4. Expert Evaluation and the Committee’s “Knowledge Base” — What Guides Judgement
Reports mention a knowledge base and external expert assessments used to frame discussions, implying that specialist input shapes how merit is defined and compared across candidates [2]. The committee relies on subject-matter assessments rather than media narratives, according to public statements; this use of expert input supports the committee’s claim to objectivity but also delegates interpretive power to those chosen as consultants or advisers [1]. That delegation matters because it introduces another layer of selection — whose expertise and which schools of thought inform the committee’s evaluation criteria.
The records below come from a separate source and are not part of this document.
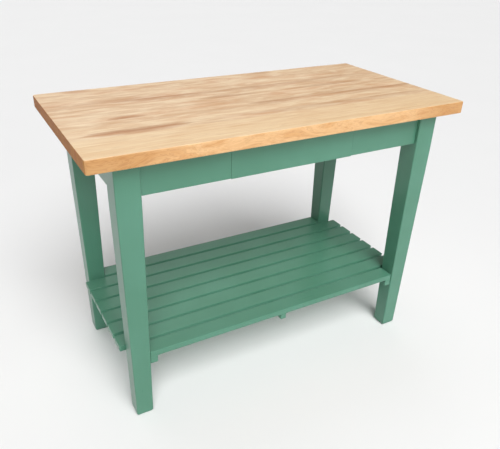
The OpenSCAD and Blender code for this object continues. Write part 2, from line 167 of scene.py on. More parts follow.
class Shader:
    """A material and a short way to build its nodes."""

    def __init__(self, name):
        self.material = bpy.data.materials.new(name)
        self.material.use_nodes = True
        self.tree = self.material.node_tree
        self.surface = self.tree.nodes["Principled BSDF"]

    def feed(self, socket, value):
        if isinstance(value, bpy.types.NodeSocket):
            self.tree.links.new(value, socket)
        else:
            socket.default_value = value

    def set(self, **inputs):
        for name, value in inputs.items():
            self.feed(self.surface.inputs[name.replace("_", " ")], value)

    def node(self, kind, **settings):
        made = self.tree.nodes.new("ShaderNode" + kind)
        for name, value in settings.items():
            setattr(made, name, value)
        return made

    def math(self, operation, a, b=0.0, c=0.0):
        made = self.node("Math", operation=operation)
        for socket, value in zip(made.inputs, (a, b, c)):
            self.feed(socket, value)
        return made.outputs[0]

    def times(self, a, b):
        return self.math("MULTIPLY", a, b)

    def line(self, value, slope, start):
        """value * slope + start."""
        return self.math("MULTIPLY_ADD", value, slope, start)

    def vector(self, operation, a, b=(0, 0, 0)):
        made = self.node("VectorMath", operation=operation)
        self.feed(made.inputs[0], a)
        self.feed(made.inputs[1], b)
        return made.outputs["Value"] if operation == "LENGTH" else made.outputs["Vector"]

    def place(self):
        return self.node("TexCoord").outputs["Object"]

    def part(self, vector, axis):
        split = self.node("SeparateXYZ")
        self.feed(split.inputs[0], vector)
        return split.outputs[axis]

    def normal_part(self, axis):
        """How far the surface faces along X, Y or Z, from 0 to 1."""
        return self.math("ABSOLUTE", self.part(self.node("NewGeometry").outputs["Normal"], axis))

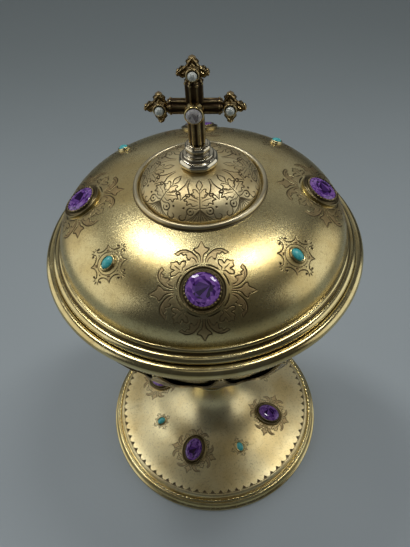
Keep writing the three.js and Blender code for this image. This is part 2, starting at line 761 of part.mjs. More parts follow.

5. Political Context and Public Campaigning — The Committee’s Stated Resistance
Multiple reports stress that media campaigns, public lobbying and the political ambitions of nominees should not sway the committee, and officials explicitly rejected the idea that high-profile campaigning would alter outcomes [1] [3]. The committee’s statements were offered in response to contemporary political efforts to solicit nominations, underscoring a reactive posture: part information about process, part institutional defense against perceived external influence. That defensive posture itself becomes a public rationale for decisions and may shape how the committee communicates after selections are made.
6. Predictions, Plausibility and the Committee’s Criteria — Public Interpretation Versus Stated Rules
Outside commentators interpret the committee’s independence and stated criteria to predict who is plausible or unlikely as laureates; one set of recent accounts suggested certain political figures are unlikely because their actions have been characterized as undermining international cooperation, while humanitarian organizations were flagged as potential picks [4]. Those media assessments rely on the committee’s stated emphasis on advancing fellowship among nations and humanitarian contributions. This illustrates how the committee’s public description of its remit informs third-party judgments about plausibility, even though the committee insists it judges purely on merit.
7. What’s Omitted and What That Means — Transparency, Deliberation and Timeframes
Reporting emphasizes independence and eligibility but provides less detail on internal deliberation, weighting of different kinds of contributions, and the timeline for converting longlist to final award. The committee’s reliance on expert input and an internal knowledge base is highlighted, but specific scoring, dissenting views, or internal tradeoffs are not publicly disclosed in the coverage [2] [1]. Those omissions are consequential: they limit external assessment of whether independence equates to consistent criteria over time, and they leave room for differing media interpretations about which nominees fit the committee’s understanding of “contribution to peace.”